Je vois ce qu'il veut dire. N'importe quel amateur peut regarder des parties de haut niveau, et au lieu d'apprécier le mystère sous-tendu par les coups, ils vont juste regarder l'évaluation de l'ordinateur. Mais je n'ai pas peur que l'ordinateur trouve toutes les idées, et ne laisse pas de place à l'imagination.

Utilisez-vous l'ordinateur pour votre entraînement ?

Je n'utilise pas d'échiquier quand j'étudie seul. Les gens viennent chez moi et me disent "tu dois avoir beaucoup d'échiquiers". Je réponds, "Hé bien, je dois en avoir un quelque part, mais je ne suis pas sûr".

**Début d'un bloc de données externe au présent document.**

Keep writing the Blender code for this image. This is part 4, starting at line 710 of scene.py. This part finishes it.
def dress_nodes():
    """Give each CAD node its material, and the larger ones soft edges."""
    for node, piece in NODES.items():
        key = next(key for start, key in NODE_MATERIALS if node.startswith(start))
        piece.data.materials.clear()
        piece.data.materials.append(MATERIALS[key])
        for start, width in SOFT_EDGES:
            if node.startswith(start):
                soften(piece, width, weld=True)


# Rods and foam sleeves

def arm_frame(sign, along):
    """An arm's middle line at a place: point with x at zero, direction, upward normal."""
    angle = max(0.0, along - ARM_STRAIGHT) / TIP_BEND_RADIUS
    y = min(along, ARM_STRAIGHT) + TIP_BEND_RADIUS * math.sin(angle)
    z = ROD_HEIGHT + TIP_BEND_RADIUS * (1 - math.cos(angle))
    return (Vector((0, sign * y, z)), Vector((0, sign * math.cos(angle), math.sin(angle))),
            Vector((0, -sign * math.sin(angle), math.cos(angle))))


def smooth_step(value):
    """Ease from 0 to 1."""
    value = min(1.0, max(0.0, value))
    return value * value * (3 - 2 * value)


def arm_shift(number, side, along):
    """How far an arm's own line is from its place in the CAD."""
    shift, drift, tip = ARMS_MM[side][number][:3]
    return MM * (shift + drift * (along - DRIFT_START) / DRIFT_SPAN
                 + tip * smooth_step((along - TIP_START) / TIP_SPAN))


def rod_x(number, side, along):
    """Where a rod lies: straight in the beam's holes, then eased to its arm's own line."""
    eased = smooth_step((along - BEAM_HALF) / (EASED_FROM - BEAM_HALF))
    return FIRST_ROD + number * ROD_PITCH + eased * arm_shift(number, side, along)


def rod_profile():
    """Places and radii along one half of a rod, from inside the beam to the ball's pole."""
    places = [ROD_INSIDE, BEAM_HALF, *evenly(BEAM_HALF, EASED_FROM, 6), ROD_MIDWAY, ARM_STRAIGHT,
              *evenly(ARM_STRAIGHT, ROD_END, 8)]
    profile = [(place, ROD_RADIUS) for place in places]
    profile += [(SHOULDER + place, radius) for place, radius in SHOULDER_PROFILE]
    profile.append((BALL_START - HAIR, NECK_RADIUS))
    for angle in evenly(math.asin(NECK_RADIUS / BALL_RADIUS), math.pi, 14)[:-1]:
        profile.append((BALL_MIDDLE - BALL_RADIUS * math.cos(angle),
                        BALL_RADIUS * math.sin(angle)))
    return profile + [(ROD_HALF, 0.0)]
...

Considérez-vous les échecs comme un combat ou un art ?

Un combat. J'essaye de battre le type assis en face de moi, et j'essaye de choisir les coups qui sont les plus déplaisants pour lui et son style de jeu. Bien sûr, certaines parties superbes donnent le sentiment que c'est de l'art mais ce n'est pas mon but.

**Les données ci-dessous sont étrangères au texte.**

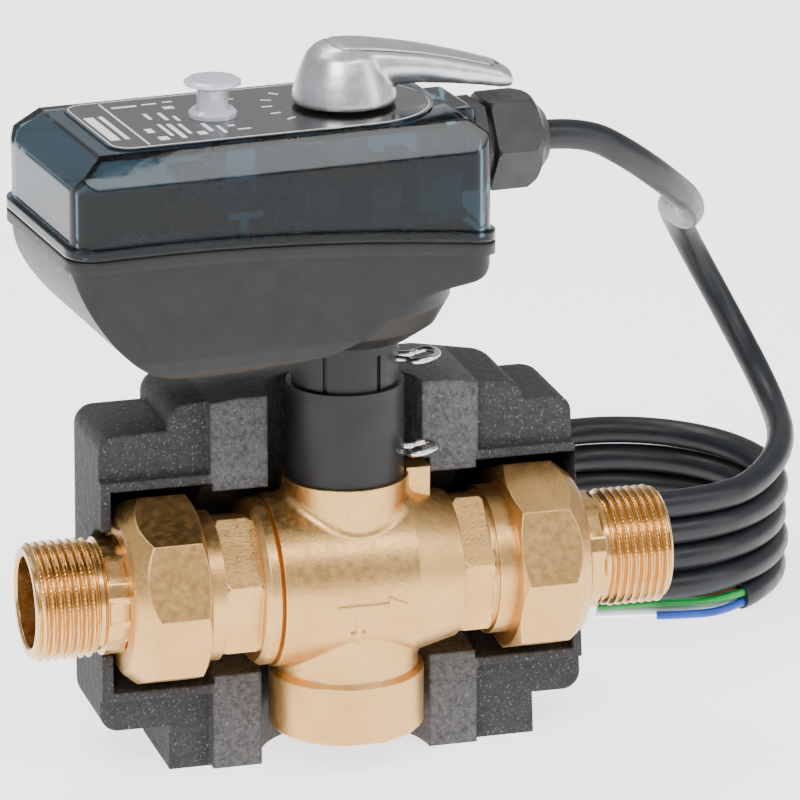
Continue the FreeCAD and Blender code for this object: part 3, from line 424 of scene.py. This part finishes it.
TAIL_END = ((72.5, 11.4), (72.5, 10.6))


def thread_radius(x, angle, end):
    """Right-hand thread; x is signed, end is the distance to the free end."""
    phase = (x / THREAD_PITCH - angle / (2 * pi)) % 1.0
    hill = abs(2 * phase - 1)
    cut = min(max((hill - FLANK_FROM) / FLANK_SHARE, 0.0), 1.0)
    radius = THREAD_R - THREAD_DEPTH * cut
    if cut < CREST_CUT:
        radius -= TOOTH_DEPTH * (0.5 + 0.5 * cos(TEETH * angle)) * (1 - cut / CREST_CUT)
    chamfer = THREAD_R - CHAMFER + end
    runout = RUNOUT_R + (THREAD_TO - THREAD_FROM - end) * RUNOUT_SLOPE
    return min(radius, chamfer, runout)


def flat_radius(radius, angle):
    """Radius of a turned barrel with flats milled on it."""
    step = 2 * pi / FLATS
    off = (angle + step / 2) % step - step / 2
    return min(radius, BARREL_FLATS / 2 / cos(off))


def tail_rings(side):
    """Closed section of the tail-piece as rings of (distance out, radius)."""
    rings = [[(x, r) for _ in range(AROUND)] for x, r in TAIL_START]
    angles = [2 * pi * i / AROUND for i in range(AROUND)]
    rings += [[(x, flat_radius(r, a)) for a in angles] for x, r in TAIL_FLATS]
    rings += [[(x, r) for _ in angles] for x, r in TAIL_GROOVE]
    count = round((THREAD_TO - THREAD_FROM) / THREAD_PITCH * ROWS_PER_PITCH)
    for row in range(count + 1):
        x = THREAD_FROM + (THREAD_TO - THREAD_FROM) * row / count
        rings.append([(x, thread_radius(side * x, a, THREAD_TO - x)) for a in angles])
    rings += [[(x, r) for _ in angles] for x, r in TAIL_END]
    return rings, angles


def make_tailpiece(name, side):
    rings, angles = tail_rings(side)
    points = [at(side * x, r * cos(a), r * sin(a))
              for ring in rings for (x, r), a in zip(ring, angles)]
    faces = ring_faces(len(rings), AROUND, True)
    if side > 0:
        faces = [face[::-1] for face in faces]
    add("threaded_" + name, mesh_of(name, points, faces, 38), "valve", "brass", "turned",
        (name,))


make_tailpiece("tailpiece_right", 1)
make_tailpiece("tailpiece_left", -1)

# ---------------------------------------------------------------- hand lever
# Arm: distance from the stem axis, top height, bottom height, half width
ARM = (
    (-6.0, 118.6, 109.0, 6.6), (-2.4, 121.2, 109.4, 7.6), (3.0, 121.2, 110.4, 7.9),
    (9.0, 120.2, 111.4, 7.7), (16.0, 118.9, 111.2, 7.4), (22.6, 117.3, 110.4, 7.1),
    (30.0, 115.2, 109.3, 6.7), (34.6, 113.7, 108.4, 6.3), (36.8, 112.6, 108.2, 5.6),
    (37.8, 111.2, 108.4, 4.4),
)
HUB = ((0.05, 108.0), (11.4, 108.0), (11.5, 108.8), (11.2, 110.4), (10.4, 113.2), (9.4, 116.0),
       (8.2, 118.6), (6.4, 120.4), (3.6, 121.4), (0.05, 121.7))
HUB_STEPS = 48
# Section across the arm: share of the half width, share of the height from the top
SECTION = ((0.0, 0.0), (0.45, 0.015), (0.74, 0.07), (0.90, 0.20), (1.0, 0.42), (0.98, 0.66),
           (0.82, 0.90), (0.50, 1.0), (0.0, 1.0))
CAP_SHARE = 0.74                # width of the pressed-in cap against the arm
CAP_GAP = 0.35
CAP_DEPTH = 1.0
CAP_RISE = 0.1
CAP_CROWN = 0.45                # how far the cap's sides fall below its middle
CAP_END = 0.55                  # width of the cap's end rows against the others
CAP_FROM = -3.4
CAP_TO = 34.6
CAP_REACH = (-2.0, 1.0, 5.0, 9.0, 13.0, 17.0, 21.0, 25.0, 29.0, 32.4)
CAP_ACROSS = (-1.0, -0.94, -0.6, 0.0, 0.6, 0.94, 1.0)
POCKET_DEPTH = 1.1
POCKET_RISE = 4.0
LEVER_VOXEL = 0.42
LEVER_SMOOTH = {"factor": 0.6, "iterations": 10}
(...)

Avez vous une explication sur le fait que peu de femmes soient présentes parmi l'élite ?

Judit Polgar a été dans le top 10, mais je ne sais pas pourquoi il n'y en a pas plus. Contrairement à d'autres personnes, je ne pense pas qu'il y ait des causes génétiques.

Vous n'êtes par convaincu par l'explication pseudo-psychologique, qui consiste à dire que leur instinct maternel les empêche de sacrifier leurs pièces facilement ?

En réalité, beaucoup de femmes jouent agressivement. Donc je ne crois pas à ça.

Les échecs ont eu leurs prodiges, les plus connus étant Paul Morphy et Bobby Fischer, qui sont devenus fous. Avez vous peur que d'essayer de maîtriser un jeu aux possibilités quasi-infinies vous rende fou ?

Il est très difficile de prévoir l'avenir, mais à ce moment précis je n'ai pas l'impression de devenir fou. Il est facile de devenir obsédé par les échecs. C'est ce qui est arrivé à Fischer et à Morphy. Je n'ai pas la même obsession. J'adore le jeu, et j'adore la compétition, mais je ne suis pas obsédé par le combat.